Hemos vuelto, como en la desafortunada época de Samper, a quedar en la mira de los Estados Unidos y la comunidad internacional como país líder en los cultivos de coca y el tráfico de cocaína. No olvidemos que el NAF implica que nos convirtamos en país que no honra sus compromisos internacionales, pues la calificación del narcotráfico en que han incurrido las Farc como delito conexo con los delitos políticos viola flagrantemente la Convención de Viena. Y lo estipulado con ellas dizque para la erradicación de cultivos ilícitos y su sustitución por otros lícitos es a las claras un engañabobos que nos convierte en el hazmerreír del mundo civilizado. Vamos camino de la descertificación por parte de los Estados Unidos, con todo lo negativo que ello traerá consigo.

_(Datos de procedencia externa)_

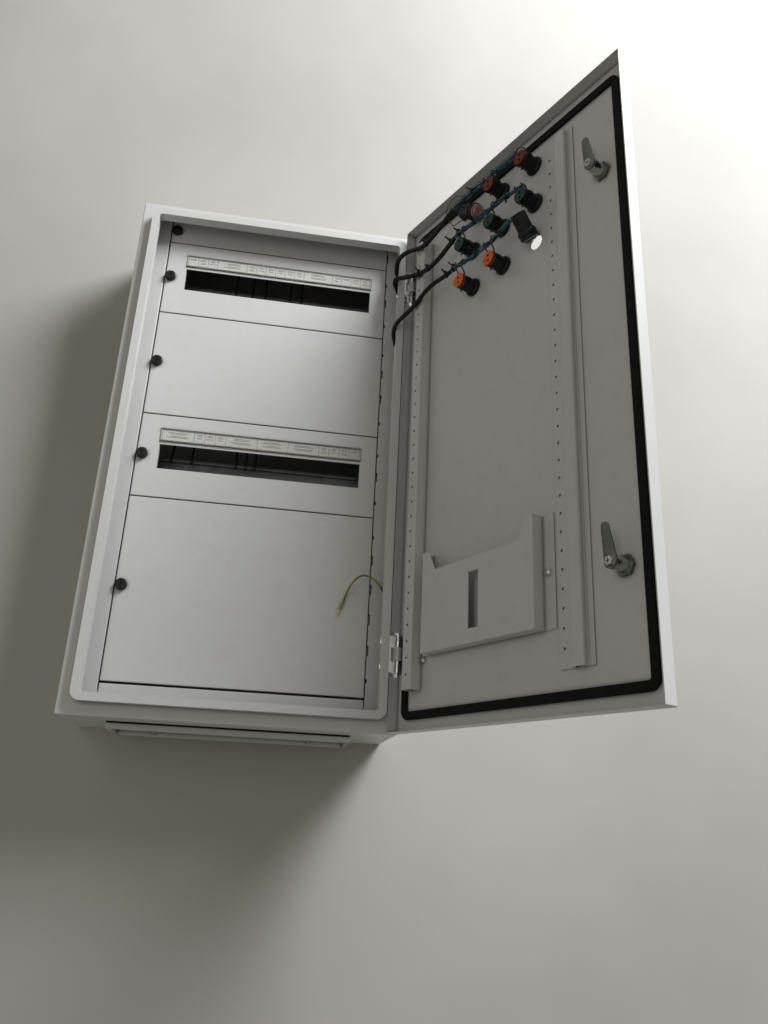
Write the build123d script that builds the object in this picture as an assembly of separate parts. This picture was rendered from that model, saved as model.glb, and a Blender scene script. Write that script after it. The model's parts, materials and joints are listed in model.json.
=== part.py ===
from build123d import *
import math
import os

# A wall-mounted distribution panel: a folded steel cabinet with a raised sealing rim, five
# small hinged covers over the wiring space, and a gasketed door that carries signal lamps.
#
# The part's frame has its origin on the back face, midway between the four wall holes.
# X runs to the right, Y runs into the wall and Z runs up, so the front faces -Y.
#
# Pieces are drawn as the panel is measured on a bench: x from the left edge, y up from the
# bottom edge, z outward from the front face of the flange. The door is drawn shut and is then
# swung to the angle at which it rests. All lengths are in millimetres, all angles in degrees.

os.makedirs("parts", exist_ok=True)

# Cabinet
WIDTH = 500.0
HEIGHT = 910.0
BODY_DEPTH = 177.0
SHEET = 1.5
FOLD_RADIUS = 2.0
FLANGE = 20.0
RIM_TOP = 12.0
RIM_HEIGHT = 17.0
RIM_CORNER = 14.0
RIM_INNER_CORNER = 6.0
RIM_RETURN_END = -2.0
RIM_LIP = 5.0
WALL_HOLE = 8.5
WALL_HOLE_INSET = 40.0

# Cable ways at the hinge side, each from its lower to its upper end
LOOM_NOTCHES_BELOW_TOP = ((130.0, 62.0), (238.0, 194.0))
CABLE_SLOTS_BELOW_TOP = ((155.0, 98.0), (262.0, 230.0))
EARTH_WIRE_SLOT = (188.0, 214.0)
CABLE_SLOT_WIDTH = 14.0
CABLE_SLOT_INSET = 20.5

# Gland plate under the cabinet
GLAND_PLATE_MARGIN = 66.0
GLAND_PLATE_DEPTH = 105.0
GLAND_PLATE_SETBACK = 50.0
GLAND_PLATE_EDGE = 9.0
GLAND_GASKET = 2.0
GLAND_OPENING_MARGIN = 14.0
GLAND_SLOT_LENGTH = 93.0
GLAND_SLOT_WIDTH = 30.0
GLAND_SLOT_PITCH = 101.0
GLAND_SCREWS_ACROSS = 250.0
GLAND_SCREW_MARGIN = 7.5
GLAND_SCREW = 4.0
SCREW_HEAD_HEIGHT = 2.6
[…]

Ahora que el segundo período presidencial de Santos toca a su fin, ha aparecido una plétora de candidatos a sucederlo. En ella, como en todo lo humano, hay personajes excelentes, buenos, regulares, malos y pésimos. Lo primero que se le ocurre pensar a uno al ver esa cantidad de aspirantes es lo que suelen decir en los pueblos:»Mucho pobre junto pierde la limosna». Y así se ve en las encuestas, en la que ninguno cobra ventaja apreciable sobre los demás. Para peor, algunos de los que puntean son, simple y llanamente, aterradores.
Supongamos, sin embargo, que como en otros ámbitos, aquí la calidad terminará imponiéndose. Pensemos que este proceso de selección conduzca a que se consoliden los mejores. Y el que resulte elegido tendrá ante sí este dilema de Escila y Caribdis: si persevera en implementar el NAF, hará trizas a Colombia; pero si decidiere que no será posible cumplirlo, haciéndose menester introducirle correcciones sustanciales, ¿cómo lo logrará?
Santos dejará una armazón de hechos creados que será muy difícil de desarticular. En rigor, un nudo gordiano. Y, ¿cómo se desata un nudo de ese jaez?